• _PROBLEM STATEMENT_: The material below holds a span beginning at the line with "Keep writing the" and ending at the line with "return t * t * (3.0 - 2.0 * t)". Quote that span exactly, both ends included, and only that span.

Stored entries
○ ○ ○ ○

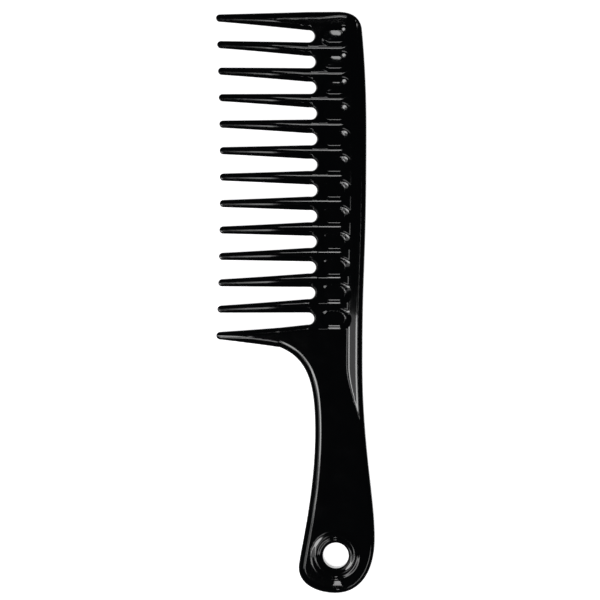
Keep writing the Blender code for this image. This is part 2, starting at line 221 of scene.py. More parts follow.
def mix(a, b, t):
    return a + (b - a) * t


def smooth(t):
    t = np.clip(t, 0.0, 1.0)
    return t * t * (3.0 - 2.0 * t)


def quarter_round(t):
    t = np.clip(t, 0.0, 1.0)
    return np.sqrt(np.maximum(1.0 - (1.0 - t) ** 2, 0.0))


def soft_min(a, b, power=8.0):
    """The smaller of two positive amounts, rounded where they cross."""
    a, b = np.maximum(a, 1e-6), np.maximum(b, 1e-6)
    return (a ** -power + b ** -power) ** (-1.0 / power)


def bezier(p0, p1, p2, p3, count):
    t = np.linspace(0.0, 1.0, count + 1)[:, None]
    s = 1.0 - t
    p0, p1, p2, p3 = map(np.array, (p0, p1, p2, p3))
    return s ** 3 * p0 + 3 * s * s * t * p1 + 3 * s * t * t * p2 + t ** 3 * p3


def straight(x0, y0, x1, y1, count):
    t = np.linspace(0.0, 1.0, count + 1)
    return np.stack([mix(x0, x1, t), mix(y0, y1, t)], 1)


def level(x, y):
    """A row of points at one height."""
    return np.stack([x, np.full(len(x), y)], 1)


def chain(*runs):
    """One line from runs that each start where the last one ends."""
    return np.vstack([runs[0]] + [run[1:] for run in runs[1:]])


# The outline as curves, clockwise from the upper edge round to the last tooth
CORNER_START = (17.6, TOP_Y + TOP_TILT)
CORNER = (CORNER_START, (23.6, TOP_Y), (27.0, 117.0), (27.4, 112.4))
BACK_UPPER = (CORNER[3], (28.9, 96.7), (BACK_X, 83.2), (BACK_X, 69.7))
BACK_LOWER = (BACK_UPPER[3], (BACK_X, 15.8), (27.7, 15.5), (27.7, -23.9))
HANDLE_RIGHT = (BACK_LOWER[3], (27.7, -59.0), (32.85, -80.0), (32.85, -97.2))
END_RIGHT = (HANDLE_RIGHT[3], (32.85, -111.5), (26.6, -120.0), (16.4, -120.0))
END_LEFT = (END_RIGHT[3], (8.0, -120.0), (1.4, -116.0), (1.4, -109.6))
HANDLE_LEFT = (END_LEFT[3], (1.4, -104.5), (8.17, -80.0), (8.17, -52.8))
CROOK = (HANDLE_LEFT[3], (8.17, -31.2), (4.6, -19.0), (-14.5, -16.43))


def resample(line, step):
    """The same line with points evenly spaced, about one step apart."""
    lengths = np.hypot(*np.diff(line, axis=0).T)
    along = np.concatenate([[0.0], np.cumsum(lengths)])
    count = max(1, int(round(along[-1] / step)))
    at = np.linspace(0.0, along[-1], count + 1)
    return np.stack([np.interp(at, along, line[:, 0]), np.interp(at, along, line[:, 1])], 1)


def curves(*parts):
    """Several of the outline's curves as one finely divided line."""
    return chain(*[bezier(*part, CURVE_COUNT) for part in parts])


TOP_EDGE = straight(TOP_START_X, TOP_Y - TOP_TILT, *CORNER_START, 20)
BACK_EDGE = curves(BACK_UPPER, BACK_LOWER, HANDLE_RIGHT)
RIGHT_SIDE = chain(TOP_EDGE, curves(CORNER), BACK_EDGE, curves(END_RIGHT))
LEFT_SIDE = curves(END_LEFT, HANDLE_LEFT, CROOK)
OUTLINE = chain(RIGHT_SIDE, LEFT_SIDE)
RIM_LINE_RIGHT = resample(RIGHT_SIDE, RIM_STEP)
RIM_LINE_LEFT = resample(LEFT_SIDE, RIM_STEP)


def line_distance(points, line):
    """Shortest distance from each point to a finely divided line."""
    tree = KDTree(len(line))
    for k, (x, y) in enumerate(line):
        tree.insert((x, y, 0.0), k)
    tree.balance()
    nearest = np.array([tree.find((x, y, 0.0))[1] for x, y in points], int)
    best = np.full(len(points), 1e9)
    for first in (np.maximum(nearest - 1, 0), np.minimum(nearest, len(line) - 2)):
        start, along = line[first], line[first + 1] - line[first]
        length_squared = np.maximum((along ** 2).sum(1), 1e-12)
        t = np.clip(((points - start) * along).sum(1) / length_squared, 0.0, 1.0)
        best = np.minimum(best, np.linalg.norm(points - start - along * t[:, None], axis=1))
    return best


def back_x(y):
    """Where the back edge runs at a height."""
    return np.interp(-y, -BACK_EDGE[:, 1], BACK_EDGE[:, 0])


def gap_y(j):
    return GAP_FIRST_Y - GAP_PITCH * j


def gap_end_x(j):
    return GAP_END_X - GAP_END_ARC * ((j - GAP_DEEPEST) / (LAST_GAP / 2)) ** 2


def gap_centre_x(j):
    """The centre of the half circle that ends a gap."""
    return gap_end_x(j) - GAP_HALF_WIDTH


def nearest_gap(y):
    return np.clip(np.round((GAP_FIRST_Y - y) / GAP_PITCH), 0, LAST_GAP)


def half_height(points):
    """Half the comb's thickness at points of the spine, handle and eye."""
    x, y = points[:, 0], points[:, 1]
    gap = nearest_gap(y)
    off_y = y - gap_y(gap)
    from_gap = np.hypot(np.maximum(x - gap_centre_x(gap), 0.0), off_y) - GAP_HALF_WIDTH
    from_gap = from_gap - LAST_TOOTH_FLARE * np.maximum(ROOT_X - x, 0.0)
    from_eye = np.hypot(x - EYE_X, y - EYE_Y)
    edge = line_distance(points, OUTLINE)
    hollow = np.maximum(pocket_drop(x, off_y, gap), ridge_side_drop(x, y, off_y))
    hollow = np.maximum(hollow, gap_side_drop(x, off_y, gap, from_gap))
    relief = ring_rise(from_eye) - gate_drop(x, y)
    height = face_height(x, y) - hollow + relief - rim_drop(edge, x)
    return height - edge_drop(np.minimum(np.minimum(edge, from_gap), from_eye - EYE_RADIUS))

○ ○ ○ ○

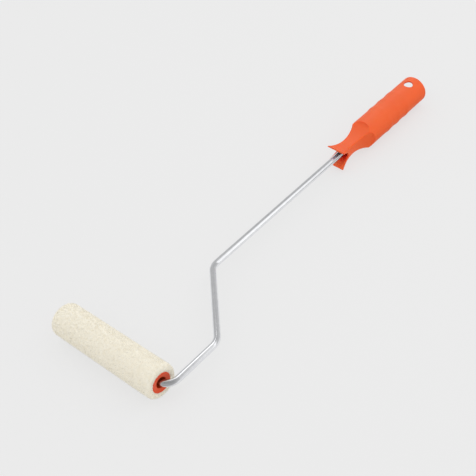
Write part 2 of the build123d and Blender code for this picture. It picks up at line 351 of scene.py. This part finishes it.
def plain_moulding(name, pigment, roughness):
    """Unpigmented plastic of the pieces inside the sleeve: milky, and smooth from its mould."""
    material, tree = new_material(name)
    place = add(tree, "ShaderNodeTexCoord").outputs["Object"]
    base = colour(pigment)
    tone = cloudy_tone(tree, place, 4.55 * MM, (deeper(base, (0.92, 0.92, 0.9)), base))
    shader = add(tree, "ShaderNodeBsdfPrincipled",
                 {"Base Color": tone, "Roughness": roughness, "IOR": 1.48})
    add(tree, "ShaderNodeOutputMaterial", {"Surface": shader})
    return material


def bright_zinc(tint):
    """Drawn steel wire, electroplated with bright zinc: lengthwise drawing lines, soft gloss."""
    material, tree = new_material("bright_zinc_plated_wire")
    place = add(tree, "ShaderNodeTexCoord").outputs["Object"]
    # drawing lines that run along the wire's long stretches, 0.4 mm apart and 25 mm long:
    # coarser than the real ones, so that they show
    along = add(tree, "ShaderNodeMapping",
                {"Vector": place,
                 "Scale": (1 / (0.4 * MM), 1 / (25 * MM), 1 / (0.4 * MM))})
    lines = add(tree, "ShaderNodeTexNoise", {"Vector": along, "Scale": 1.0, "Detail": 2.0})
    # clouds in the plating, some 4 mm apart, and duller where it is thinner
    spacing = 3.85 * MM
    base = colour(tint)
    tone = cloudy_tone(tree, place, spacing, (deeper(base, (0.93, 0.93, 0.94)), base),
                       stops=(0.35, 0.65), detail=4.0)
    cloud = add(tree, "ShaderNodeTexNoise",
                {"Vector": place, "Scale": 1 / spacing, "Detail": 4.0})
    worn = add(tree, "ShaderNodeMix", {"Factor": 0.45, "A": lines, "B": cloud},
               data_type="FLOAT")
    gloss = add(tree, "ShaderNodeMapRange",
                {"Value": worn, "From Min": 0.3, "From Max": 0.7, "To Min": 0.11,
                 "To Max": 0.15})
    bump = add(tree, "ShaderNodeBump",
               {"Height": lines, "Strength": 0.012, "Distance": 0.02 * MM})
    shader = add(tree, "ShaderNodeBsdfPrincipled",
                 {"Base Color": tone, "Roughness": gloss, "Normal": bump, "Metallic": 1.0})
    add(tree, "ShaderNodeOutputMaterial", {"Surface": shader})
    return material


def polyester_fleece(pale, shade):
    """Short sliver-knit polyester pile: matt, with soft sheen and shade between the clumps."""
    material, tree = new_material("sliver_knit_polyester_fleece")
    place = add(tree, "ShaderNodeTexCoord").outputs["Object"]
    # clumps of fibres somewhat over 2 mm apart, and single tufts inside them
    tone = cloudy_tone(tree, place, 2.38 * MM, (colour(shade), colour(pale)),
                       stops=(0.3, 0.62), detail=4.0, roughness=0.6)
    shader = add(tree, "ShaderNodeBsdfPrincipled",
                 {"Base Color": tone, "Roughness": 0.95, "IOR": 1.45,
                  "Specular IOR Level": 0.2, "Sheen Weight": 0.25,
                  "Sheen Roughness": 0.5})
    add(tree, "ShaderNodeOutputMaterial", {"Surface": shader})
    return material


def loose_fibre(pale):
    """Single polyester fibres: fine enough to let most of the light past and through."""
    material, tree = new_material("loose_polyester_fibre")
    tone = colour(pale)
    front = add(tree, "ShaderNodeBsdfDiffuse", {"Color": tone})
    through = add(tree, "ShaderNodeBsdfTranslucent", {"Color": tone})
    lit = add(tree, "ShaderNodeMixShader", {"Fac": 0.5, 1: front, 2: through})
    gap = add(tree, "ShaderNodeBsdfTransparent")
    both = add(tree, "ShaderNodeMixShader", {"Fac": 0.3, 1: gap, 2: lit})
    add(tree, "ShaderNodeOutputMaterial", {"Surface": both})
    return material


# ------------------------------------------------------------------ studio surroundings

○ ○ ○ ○

• _ANSWER FOR THIS EXERCISE_:
Keep writing the Blender code for this image. This is part 2, starting at line 221 of scene.py. More parts follow.
def mix(a, b, t):
    return a + (b - a) * t


def smooth(t):
    t = np.clip(t, 0.0, 1.0)
    return t * t * (3.0 - 2.0 * t)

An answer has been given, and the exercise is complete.